Chanel Coromandel High Jewellery Collection
Gabrielle Chanel lived in a lacquered box where sailing ships, palaces, flowers and birds, in flashes of gold and deep red, stood out against the darkness of the night. This dream landscape held such charm for
Gabrielle Chanel lived in a lacquered box where sailing ships, palaces, flowers and birds, in flashes of gold and deep red, stood out against the darkness of the night.
This dream landscape held such charm for her that she wished to always keep it with her: it was that of the Coromandel screens, which she discovered in the 1910s, with her great love, Boy Capel. The screens followed her from her mansion on Avenue de New-York; to the Rue du Faubourg Saint-Honoré in 1923; to her suite at the Ritz Paris; and then her villa in Lausanne in 1968. She never became tired of searching for new ones, and, at one point, owned more than thirty. Some she gave away, but she always ensured to keep enough for herself, to, in her words, “upholster my home.” “I’m like a snail,” she confided to Claude Delay. “I carry my house with me- Two Chinese screens, books everywhere. I’ve never been able to live in an open house. The first thing I look for is screens.”
Trestles of privacy, the Coromandel screens provided a daily decor that she could easily move from one space to the next, cut, stick, detach, reduce, and transform according to her needs and desires. She would attach photographs and drawings by her artist friends, forming a background web for the imaginary theatre in which she liked to immerse herself. “When I look at this screen in the evening, for example,” she continued, “I see doors opening and knights setting off on horseback.”. The Coromandel lacquers evoke images of mythical China, Imperial Cathay and the Coromandel Coast of East India- from where these screens departed for Europe and to which gave them their name.

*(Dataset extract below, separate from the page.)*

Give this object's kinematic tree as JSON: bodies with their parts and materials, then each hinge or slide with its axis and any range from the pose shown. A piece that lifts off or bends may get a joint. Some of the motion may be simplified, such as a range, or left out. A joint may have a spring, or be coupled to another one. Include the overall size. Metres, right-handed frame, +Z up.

Still today, when entering Chanel’s apartment at 31 Rue Cambon, it is impossible not to be caught up in the mirage of the décor. The 17th- and 18th- century screens mask doorways surround the fireplace and sofa, and, reflected in the mirrors and rock crystals appear to be multiplied to infinity: an imaginary labyrinth that stretches across the oceans and the centuries.
In 2018, Chanel Fine Jewellery presents, for the first time, a Fine Jewellery collection inspired by the poetic universe of Coromandel. The Coromandel collection is made up of fifty-nine pieces, with twenty-four that are entirely unique. The motifs dear to Gabrielle Chanel are reworked around three themes: floral, noticeably evoking her signature flower, the Camellia; animal, through the bestiary of Coromandel; and mineral, reflecting her love of crystal and gemstones.
The floral theme inspires a cuff that is entirely reversible, and reworks the geometric structure of the screens. The cuff includes a yellow diamond that pivots, so as to remain always visible on the wrist. The mineral theme is inscribed in the “Horizon Lointain” plastron necklace in yellow gold, dotted with clouds of mother-of-pearl and diamond (including one central six carat diamond) that evokes a Coromandel landscape.
At the heart of the animal theme, birds just about to take flight, just as they appear on the screens, ornament a diamond ring that sparkles with more than ten carats. Finally, the collection’s gems recall all the colours of the Coromandel lacquers: the greens of the Tsavorite garnet, emeralds and the more than thirty-seven-carat tourmaline on the “Mineral Vibration” ring; the red spinel on the “Floral Evocation” ring, and the ruby beads and deep, hypnotic black lacquer transposed onto the onyx.
These magical and virtuoso pieces offer, once again, an illustration of the incomparable savoir-faire of the Chanel Fine Jewellery workshop, and the tireless ingenuity of the Studio of Creation, inspired by the secret and precious universe of Gabrielle Chanel.